Es un Oeste convertido en espectáculo, en el que Sara Montiel podía ser una sioux y Arizona estar en Almería, y que se producía en serie, preparándolo para su consumo masivo. Pero Blanco va más atrás, de Hollywood a Buffalo Bill, con sus danzas rituales de los nativos traspasadas a la arena de un circo, y Edward S. Curtis, que las preparaba para la cámara fotográfica en las reservas. Y de ellos a la Galería India de George Catlin, personaje fundamental, muy discutido también, que estableció la iconografía de las tribus indias, en esos retratos magníficos con sus protagonistas tocados de plumas y pintados para la guerra, que cautivaron a Charles Baudelaire. Veía en ellos un destello de dandismo, de héroes que se resistían al impulso civilizador, todo lo contrario a Chateaubriand que no había encontrado al buen salvaje entre los Natchez, porque no existía; sólo su aculturación podía liberarles de su crueldad, principal premisa de su novela romántica Atala, que tanto influyó en la literatura europea -y en la pintura a partir de la versión de Girodet- de comienzos del siglo XIX.

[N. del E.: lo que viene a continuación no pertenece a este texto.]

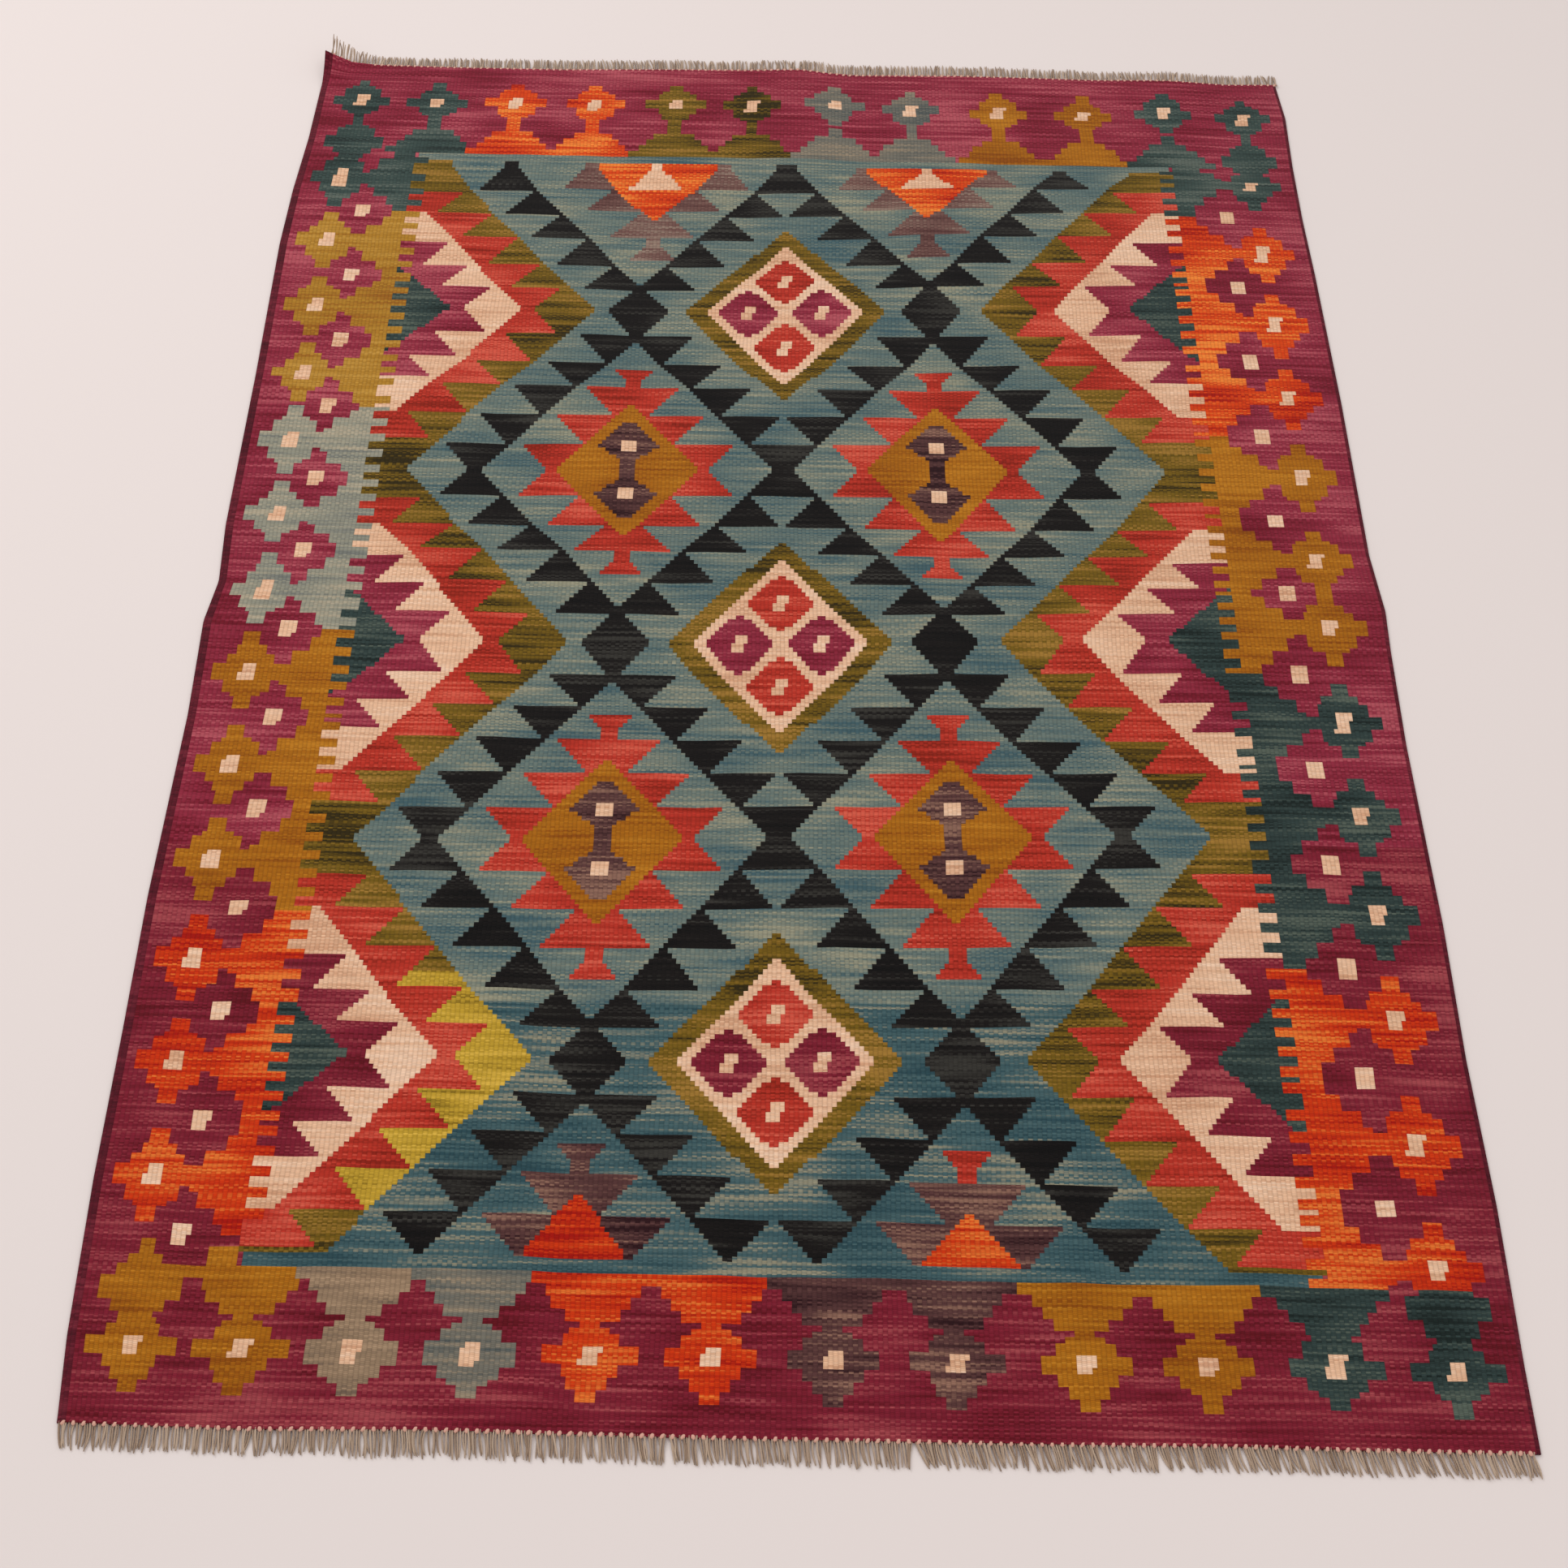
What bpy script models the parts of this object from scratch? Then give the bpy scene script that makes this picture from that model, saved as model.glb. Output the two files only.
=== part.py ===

El Oeste se descubre también como un extraño paraíso, perdido como el de Milton en esas visiones sublimes de Thomas Cole, de cielos encendidos y profundidades infernales, o en los paisajes crepusculares o de amanecer de Alfred Bierstadt, con sus horizontes casi infinitos, inabarcables, imposibles, que provocaban la sorpresa y la admiración en los espectadores. Un territorio que fue imaginándose a medida que los exploradores, científicos y no tanto, porque había militares y buscadores de tesoros, avanzaban desde el Sureste y el Sur, creando también esos mapas con los que se abre la exposición y que hablan del papel que jugaron los españoles. Mapas que evidencian, no hay que engañarse, lo que de abstracción tenían todas estas representaciones; una abstracción que escondía miles de historias trágicas, aunque en la exposición sea difícil leerlo así.